Katie M. left an annotation ()

Yes, I entirely agree (about BT and drumming up business etc.). This is precisely what the JV was intended to do, and LDL is clearly good at what it does - both for LCC and also in terms of growing its business, creating jobs, etc. etc. The problem is the money - where it goes, how LDL's operations are funded, etc. etc.
The attitude of LCC appears to be that the only part of Liverpool Direct Limited the company, i.e. the legal entity, that they are entitled to know anything about is the bit that provides services to LCC - the service contract that they choose to call a "partnership", which means they don't monitor it properly because you allegedly (council docs) don't need to if it's a partnership (a cuddly word that is used to imply that proper procurement practice and contract management is a waste of money because the two sides are "partners", so you can save money by just rubber stamping everything the "partner" proposes). They clearly believe that all the other things that LDL does are nothing to do with the Council. Everything else falls out of this weird concept .. only including the "partnership" money in the accounts that LDL files with Companies House, LCC not getting information about LDL's business, etc.etc. It's as if there are two companies - LDL the BT subsidiary and LDL the company that manages the Liverpool contract. But there aren't.

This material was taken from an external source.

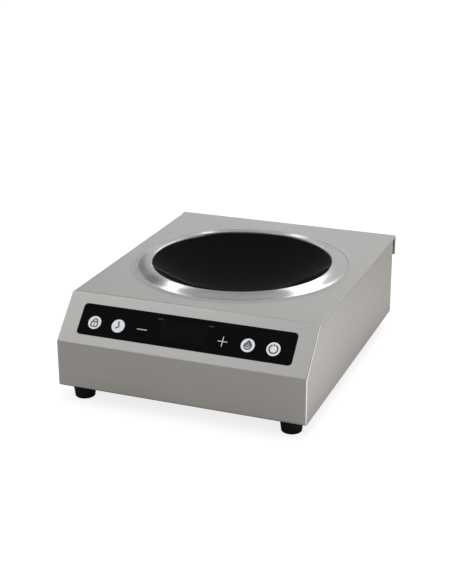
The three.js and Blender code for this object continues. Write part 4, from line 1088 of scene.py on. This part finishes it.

Everyone at LCC, and the senior management of LDL, appear to genuinely believe that what they are doing is OK. Why on earth do they think this? This is what we need to get to the bottom of.
But whatever the reason, this is definitely not what was set up, as the JVA makes clear. And the JVA is the document that trumps all the others, all subsequent decisions, etc. etc. And it has not been modified (the only modification to the governing docs of LDL is the increase in LCC's shareholding to 40%, which the Board agreed in December and the company notified to Companies House a few weeks ago). Its just been totally ignored.
This needs to stop, immediately. And hopefully the District Auditor will be able to make this happen.